• _Directive_
Every entry below must appear again, exactly as written.

• _Available records_
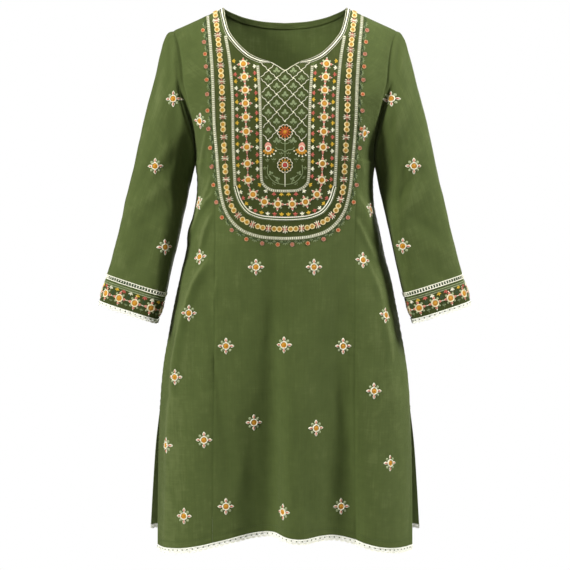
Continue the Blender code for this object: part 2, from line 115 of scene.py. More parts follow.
# %% [markdown]
# ## Curves
#
# Everything here is drawn from short tables, as on a paper pattern. A cubic piece
# between each two table rows keeps the curve smooth and never lets it swing past them.

# %% Curves through tables
def metres(*rows):
    """A table written in millimetres, as an array in metres."""
    return np.array(rows, float) / 1000


def stack(*parts):
    """Arrays, stretched to one shape, as the last axis of one array."""
    return np.stack(np.broadcast_arrays(*parts), axis=-1)


def smooth(places, values, at):
    """Cubic pieces through the points, whose slope at a point is the harmonic mean of
    the slopes beside it, or nothing where those have different signs."""
    order = np.argsort(places)
    x, y = places[order], values[order]
    step = np.diff(x)
    slope = np.diff(y) / step
    same = slope[:-1] * slope[1:] > 0
    total = np.where(same, slope[:-1] + slope[1:], 1.0)
    inner = np.where(same, 2 * slope[:-1] * slope[1:] / total, 0.0)
    tangent = np.concatenate([slope[:1], inner, slope[-1:]])
    at = np.clip(at, x[0], x[-1])
    i = np.clip(np.searchsorted(x, at, side="right") - 1, 0, len(step) - 1)
    u = (at - x[i]) / step[i]
    return (
        y[i] * (1 + 2 * u) * (1 - u) ** 2
        + step[i] * tangent[i] * u * (1 - u) ** 2
        + y[i + 1] * u**2 * (3 - 2 * u)
        + step[i] * tangent[i + 1] * u**2 * (u - 1)
    )


def look_up(table, at, column=1):
    """A column of a table, read smoothly at values of the first column."""
    return smooth(table[:, 0], table[:, column], at)


def lengths(points):
    """Distance from the first point to each, measured along the chords."""
    steps = np.linalg.norm(np.diff(points, axis=0), axis=-1)
    return np.concatenate([np.zeros_like(steps[:1]), np.cumsum(steps, axis=0)])


def lengths_across(grid):
    """Distance of each point of a grid from the first one of its row."""
    return lengths(grid.transpose(1, 0, 2)).T


def along(points, share):
    """Points of a smooth path at shares of its length."""
    length = lengths(points)
    return stack(*(smooth(length / length[-1], values, share) for values in points.T))


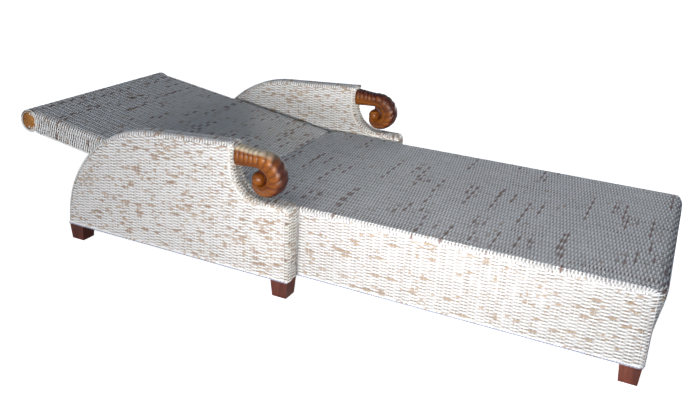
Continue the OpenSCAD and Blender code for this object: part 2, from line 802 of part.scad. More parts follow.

• _The reply_
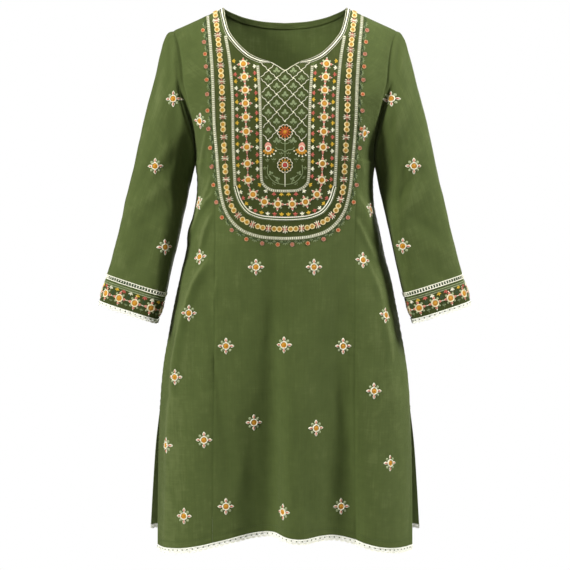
Continue the Blender code for this object: part 2, from line 115 of scene.py. More parts follow.
# %% [markdown]
# ## Curves
#
# Everything here is drawn from short tables, as on a paper pattern. A cubic piece
# between each two table rows keeps the curve smooth and never lets it swing past them.

# %% Curves through tables
def metres(*rows):
    """A table written in millimetres, as an array in metres."""
    return np.array(rows, float) / 1000


def stack(*parts):
    """Arrays, stretched to one shape, as the last axis of one array."""
    return np.stack(np.broadcast_arrays(*parts), axis=-1)


def smooth(places, values, at):
    """Cubic pieces through the points, whose slope at a point is the harmonic mean of
    the slopes beside it, or nothing where those have different signs."""
    order = np.argsort(places)
    x, y = places[order], values[order]
    step = np.diff(x)
    slope = np.diff(y) / step
    same = slope[:-1] * slope[1:] > 0
    total = np.where(same, slope[:-1] + slope[1:], 1.0)
    inner = np.where(same, 2 * slope[:-1] * slope[1:] / total, 0.0)
    tangent = np.concatenate([slope[:1], inner, slope[-1:]])
    at = np.clip(at, x[0], x[-1])
    i = np.clip(np.searchsorted(x, at, side="right") - 1, 0, len(step) - 1)
    u = (at - x[i]) / step[i]
    return (
        y[i] * (1 + 2 * u) * (1 - u) ** 2
        + step[i] * tangent[i] * u * (1 - u) ** 2
        + y[i + 1] * u**2 * (3 - 2 * u)
        + step[i] * tangent[i + 1] * u**2 * (u - 1)
    )


def look_up(table, at, column=1):
    """A column of a table, read smoothly at values of the first column."""
    return smooth(table[:, 0], table[:, column], at)


def lengths(points):
    """Distance from the first point to each, measured along the chords."""
    steps = np.linalg.norm(np.diff(points, axis=0), axis=-1)
    return np.concatenate([np.zeros_like(steps[:1]), np.cumsum(steps, axis=0)])


def lengths_across(grid):
    """Distance of each point of a grid from the first one of its row."""
    return lengths(grid.transpose(1, 0, 2)).T


def along(points, share):
    """Points of a smooth path at shares of its length."""
    length = lengths(points)
    return stack(*(smooth(length / length[-1], values, share) for values in points.T))


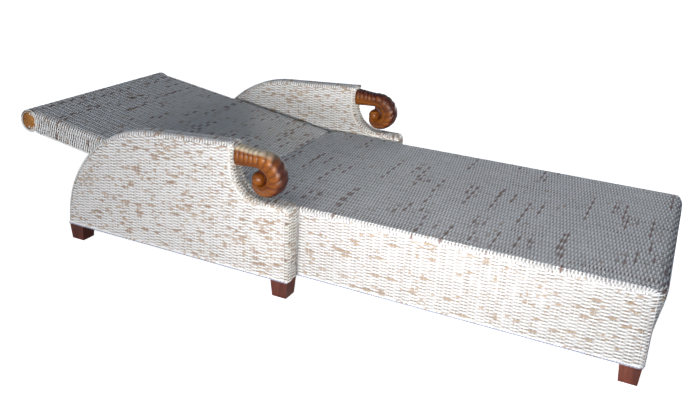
Continue the OpenSCAD and Blender code for this object: part 2, from line 802 of part.scad. More parts follow.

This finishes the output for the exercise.